» WHAT TO PRODUCE:
Copy exactly the lines from the one containing "place('gland_body', glandBody(), BLACK_PLASTIC);" to the one containing "record = json.load(file)", both lines included, and nothing else.

» GIVEN DATA:
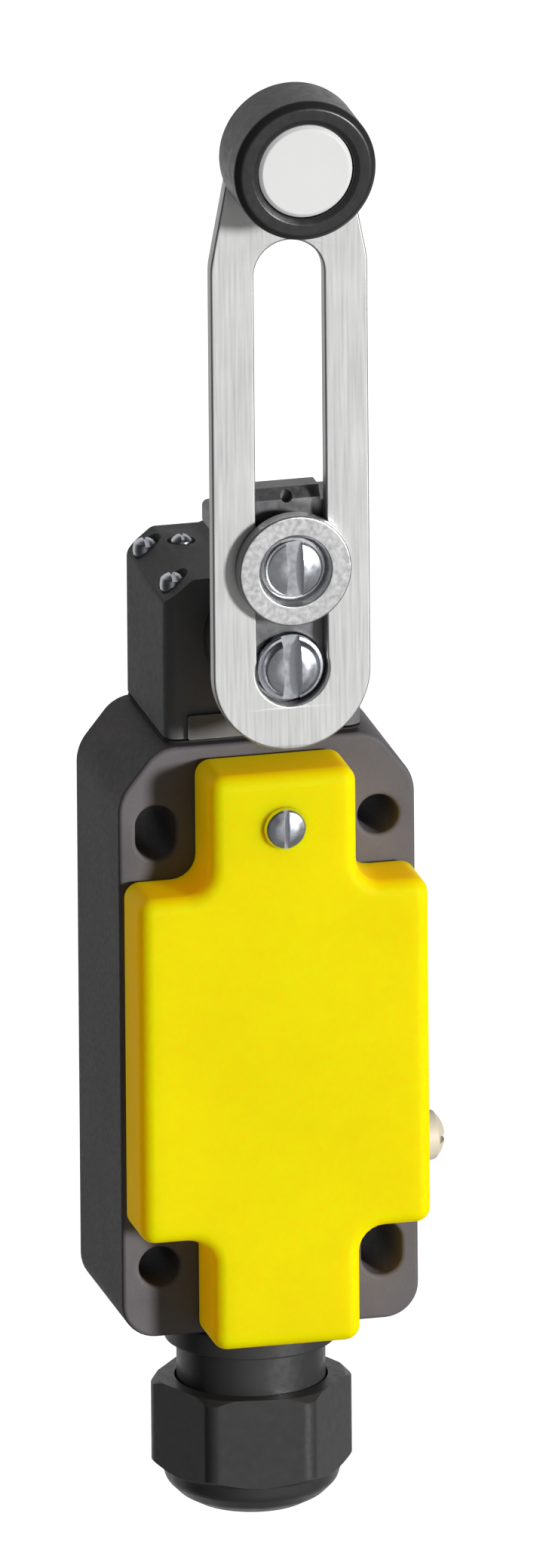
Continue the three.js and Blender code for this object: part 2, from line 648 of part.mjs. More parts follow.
function glandBody() {
  const bore = 6.4;
  return turned('z', [
    [bore, NECK_BOTTOM + 0.1], [GLAND_RADIUS - 0.5, NECK_BOTTOM + 0.1], [GLAND_RADIUS, NECK_BOTTOM - 0.4],
    [GLAND_RADIUS, BODY_BOTTOM - 1.4], [GLAND_COLLAR_RADIUS, BODY_BOTTOM - 1.4],
    [GLAND_COLLAR_RADIUS, BODY_BOTTOM - 4.5], [GLAND_RADIUS, BODY_BOTTOM - 4.5],
    [GLAND_RADIUS, GLAND_NUT_TOP - 6.5], [bore, GLAND_NUT_TOP - 6.5],
  ], [0, GLAND_Y], ROUND_STEPS);
}

function glandNut() {
  const across = GLAND_NUT_FLATS / 2 / Math.cos(Math.PI / 6);
  const hexagon = Array.from({ length: 6 }, (_, i) => {
    const angle = GLAND_NUT_TURN + i * Math.PI / 3;
    return [across * Math.cos(angle), GLAND_Y + across * Math.sin(angle), 2.4];
  });
  const turnedHull = turned('z', [
    [0, GLAND_NUT_TOP], [across - 1.3, GLAND_NUT_TOP], [across, GLAND_NUT_TOP - 1.1],
    [across, GLAND_NUT_SHOULDER + 1], [GLAND_NUT_FLATS / 2, GLAND_NUT_SHOULDER - 0.2],
    [11.2, GLAND_NUT_SHOULDER - 2], [9.6, GLAND_NUT_SHOULDER - 3.6], [7.6, GLAND_NUT_END], [0, GLAND_NUT_END],
  ], [0, GLAND_Y], 48);
  const bore = turned('z', [
    [0, GLAND_NUT_TOP + 1], [GLAND_RADIUS + 0.3, GLAND_NUT_TOP + 1], [GLAND_RADIUS + 0.3, GLAND_NUT_SHOULDER + 3.6],
    [8.4, GLAND_NUT_SHOULDER + 0.6], [5.6, GLAND_NUT_SHOULDER - 1.6], [5.6, GLAND_NUT_END - 1], [0, GLAND_NUT_END - 1],
  ], [0, GLAND_Y], ROUND_STEPS);
  const body = slabZ(rounded(hexagon, 2), [GLAND_NUT_END - 1, GLAND_NUT_TOP + 1]).intersect(turnedHull);
  return cut(body, bore);
}

function glandSeal() {
  return turned('z', [
    [CABLE_RADIUS, GLAND_NUT_TOP + 1], [6.1, GLAND_NUT_TOP + 1], [6.1, GLAND_NUT_TOP - 6.8],
    [7.6, GLAND_NUT_TOP - 6.8], [7.6, GLAND_NUT_SHOULDER + 1.4], [5.3, GLAND_NUT_SHOULDER - 0.6],
    [CABLE_RADIUS, GLAND_NUT_SHOULDER - 0.6],
  ], [0, GLAND_Y], 32);
}

// ---------------------------------------------------------------- every piece

place('housing', housing(), DARK_BODY);

place('cover', cover(), YELLOW);
place('cover_seal', coverSeal(), BLACK_RUBBER);
place('cover_screw', screwY([0, COVER_SCREW_Z], {
  head: 2.85, front: COVER_FRONT - 1.7, back: COVER_FRONT - 0.1, shank: 1.35, end: FRONT + 3.2, slot: 0.8,
}), ZINC);

place('head_housing', headHousing(), HEAD_GREY);
place('head_gasket', headGasket(), BLACK_RUBBER);
for (const [sideName, x] of SIDES) {
  HEAD_SCREW_YS.forEach((y, i) => {
    place(`head_screw_${['front', 'rear'][i]}_${sideName}`, screwDown([x * HEAD_SCREW_X, y], {
      head: 1.65, seat: HEAD_SCREW_SEAT + GAP, height: 2.2, shank: 1.1, end: BODY_TOP - 5, slot: 0.6,
    }), ZINC);
  });
}
place('spring_anchor_screw', screwDown([ANCHOR_X, ANCHOR_Y], {
  head: 1.5, seat: ANCHOR_SEAT + GAP, height: 2.2, shank: 0.7, end: ANCHOR_SEAT - 5, slot: 0.4,
}), ZINC);

place('shaft_bushing', shaftBushing(), BRASS);
place('shaft', shaft(), STEEL);
place('shaft_cam', shaftCam(), CREAM_PLASTIC);
place('shaft_circlip', cut(
  sleeve('y', [3.4, 5.6], [HEAD_FRONT + 17.5, HEAD_FRONT + 18.2], [0, SHAFT_Z]),
  box([-1, 1], [HEAD_FRONT + 17, HEAD_FRONT + 19], [SHAFT_Z + 2, SHAFT_Z + 8]),
), STEEL);
place('return_spring', sleeve('y', [4.4, 6], [HEAD_FRONT + 5.4, BLOCK_Y - 3.5], [0, SHAFT_Z]), STEEL);

place('lever_hub', leverHub(), DARK_METAL);
place('shaft_end_screw', join(
  screwY([0, SHAFT_Z], {
    head: 3.95, front: PLATE_FRONT - 0.6, back: HUB_FRONT + 1.9, shank: 1.4, end: HUB_FRONT + 8, slot: 2.4,
  }),
  sleeve('y', [3.5, SLOT_RADIUS - GAP], [PLATE_FRONT + 0.7, PLATE_FRONT + 1.7], [0, SHAFT_Z]),
), ZINC);
place('clamp_nut', clampNut(), ZINC);
place('clamp_washer', clampWasher(), STEEL);
place('clamp_screw', screwY([0, CLAMP_Z], {
  head: 3.9, front: PLATE_FRONT - 2.5, back: PLATE_FRONT - 1.1, shank: 2.45, end: HUB_BACK + 0.1, slot: 2.2,
}), ZINC);

place('lever_plate', leverPlate(), STEEL);
place('roller_pin', rollerPin(), STEEL);
place('roller_spacer', sleeve('y', [2.25, 3.8], [ROLLER_BACK + 0.1, PLATE_FRONT - 0.1], [0, ROLLER_Z]), STEEL);
place('roller_tyre', rollerTyre(), BLACK_PLASTIC);
place('roller_hub', rollerHub(), LIGHT_PLASTIC);

place('follower', follower(), CREAM_PLASTIC);
place('follower_spring', sleeve('z', [2.8, 3.8], [BODY_TOP + 0.4, FOLLOWER_TOP - 1.8], [0, BLOCK_Y]), STEEL);
place('contact_base', contactBase(), BLACK_PLASTIC);
place('contact_carrier', contactCarrier(), CREAM_PLASTIC);
place('carrier_spring', sleeve('z', [1.7, 2.5], [BLOCK_Z[0] + 1.2, -9.3], [0, BLOCK_Y]), STEEL);
place('closed_contact_bridge', bridge(CLOSED_BRIDGE_Z, 1), COPPER);
place('open_contact_bridge', bridge(OPEN_BRIDGE_Z, -1), COPPER);
for (const [sideName, side] of SIDES) {
  const tongues = [CLOSED_BRIDGE_Z + 1.55, OPEN_BRIDGE_Z - CONTACT_TRAVEL - 1.55];
  ['closed', 'open'].forEach((kind, i) => {
    place(`${kind}_terminal_${sideName}`, terminal(side, TERMINAL_ZS[i], tongues[i]), BRASS);
    place(`${kind}_terminal_screw_${sideName}`, screwY([side * TERMINAL_X, TERMINAL_ZS[i]], {
      head: 2.6, front: BLOCK_FRONT - 3.6, back: BLOCK_FRONT - 1.7, shank: 1.3, end: -11, slot: 0.8,
    }), ZINC);
  });
  place(`block_screw_${sideName}`, screwY([side * TERMINAL_X, 14.3], {
    head: 2.1, front: BLOCK_FRONT - 1.8, back: BLOCK_FRONT - GAP, shank: 1.1, end: -1.2, slot: 0.6,
  }), ZINC);
}

place('earth_washer', sleeve('x', [2, 3.7], [HALF_WIDTH + GAP, HALF_WIDTH + 1.2], [EARTH_Y, EARTH_Z]), BRASS);
place('earth_screw', turned('x', [
  [0, HALF_WIDTH + 5.4], [2.6, HALF_WIDTH + 5.4], [3.5, HALF_WIDTH + 4.6], [3.5, HALF_WIDTH + 1.5],
  [1.6, HALF_WIDTH + 1.5], [1.6, 16], [0, 16],
], [EARTH_Y, EARTH_Z]), CREAM_PLASTIC);

place('gland_body', glandBody(), BLACK_PLASTIC);
place('gland_ring', sleeve('z', [GLAND_RADIUS + 0.1, GLAND_RADIUS + 1.1],
  [BODY_BOTTOM - 1.2, BODY_BOTTOM - 0.2], [0, GLAND_Y]), BLACK_RUBBER);
place('gland_nut', glandNut(), BLACK_PLASTIC);
place('gland_seal', glandSeal(), BLACK_RUBBER);

export default limitSwitch;
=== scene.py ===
"""A limit switch with an adjustable roller lever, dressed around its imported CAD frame.

Lengths below are millimetres in the row frame: the back face is y = 0, the front looks along -Y.
"""

import json
import math

import bmesh
import bpy
from mathutils import Matrix, Vector
from mathutils.geometry import tessellate_polygon


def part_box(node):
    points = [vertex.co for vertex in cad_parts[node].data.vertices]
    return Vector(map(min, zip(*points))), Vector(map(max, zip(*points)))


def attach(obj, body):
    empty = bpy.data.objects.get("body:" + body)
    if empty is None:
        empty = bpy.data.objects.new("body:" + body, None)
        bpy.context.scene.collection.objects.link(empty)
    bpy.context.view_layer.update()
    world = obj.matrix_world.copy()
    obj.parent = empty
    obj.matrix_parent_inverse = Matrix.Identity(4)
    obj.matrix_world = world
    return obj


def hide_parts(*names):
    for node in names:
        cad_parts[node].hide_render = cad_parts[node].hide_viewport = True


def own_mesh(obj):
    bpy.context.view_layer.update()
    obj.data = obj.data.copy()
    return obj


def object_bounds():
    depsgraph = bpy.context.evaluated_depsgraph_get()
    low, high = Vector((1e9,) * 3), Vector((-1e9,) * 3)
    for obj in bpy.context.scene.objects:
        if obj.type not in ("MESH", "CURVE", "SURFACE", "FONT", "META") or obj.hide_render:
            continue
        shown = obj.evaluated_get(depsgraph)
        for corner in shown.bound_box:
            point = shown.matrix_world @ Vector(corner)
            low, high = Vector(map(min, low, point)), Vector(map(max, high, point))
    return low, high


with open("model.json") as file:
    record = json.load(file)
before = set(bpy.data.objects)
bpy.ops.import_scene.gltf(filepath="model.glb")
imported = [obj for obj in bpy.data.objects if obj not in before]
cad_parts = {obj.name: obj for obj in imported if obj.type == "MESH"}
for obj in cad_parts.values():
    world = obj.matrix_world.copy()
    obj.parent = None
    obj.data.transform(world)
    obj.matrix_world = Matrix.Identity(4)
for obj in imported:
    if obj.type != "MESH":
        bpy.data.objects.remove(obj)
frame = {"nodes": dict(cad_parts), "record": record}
cad_low, cad_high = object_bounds()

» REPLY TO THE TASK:
place('gland_body', glandBody(), BLACK_PLASTIC);
place('gland_ring', sleeve('z', [GLAND_RADIUS + 0.1, GLAND_RADIUS + 1.1],
  [BODY_BOTTOM - 1.2, BODY_BOTTOM - 0.2], [0, GLAND_Y]), BLACK_RUBBER);
place('gland_nut', glandNut(), BLACK_PLASTIC);
place('gland_seal', glandSeal(), BLACK_RUBBER);

export default limitSwitch;
=== scene.py ===
"""A limit switch with an adjustable roller lever, dressed around its imported CAD frame.

Lengths below are millimetres in the row frame: the back face is y = 0, the front looks along -Y.
"""

import json
import math

import bmesh
import bpy
from mathutils import Matrix, Vector
from mathutils.geometry import tessellate_polygon


def part_box(node):
    points = [vertex.co for vertex in cad_parts[node].data.vertices]
    return Vector(map(min, zip(*points))), Vector(map(max, zip(*points)))


def attach(obj, body):
    empty = bpy.data.objects.get("body:" + body)
    if empty is None:
        empty = bpy.data.objects.new("body:" + body, None)
        bpy.context.scene.collection.objects.link(empty)
    bpy.context.view_layer.update()
    world = obj.matrix_world.copy()
    obj.parent = empty
    obj.matrix_parent_inverse = Matrix.Identity(4)
    obj.matrix_world = world
    return obj


def hide_parts(*names):
    for node in names:
        cad_parts[node].hide_render = cad_parts[node].hide_viewport = True


def own_mesh(obj):
    bpy.context.view_layer.update()
    obj.data = obj.data.copy()
    return obj


def object_bounds():
    depsgraph = bpy.context.evaluated_depsgraph_get()
    low, high = Vector((1e9,) * 3), Vector((-1e9,) * 3)
    for obj in bpy.context.scene.objects:
        if obj.type not in ("MESH", "CURVE", "SURFACE", "FONT", "META") or obj.hide_render:
            continue
        shown = obj.evaluated_get(depsgraph)
        for corner in shown.bound_box:
            point = shown.matrix_world @ Vector(corner)
            low, high = Vector(map(min, low, point)), Vector(map(max, high, point))
    return low, high


with open("model.json") as file:
    record = json.load(file)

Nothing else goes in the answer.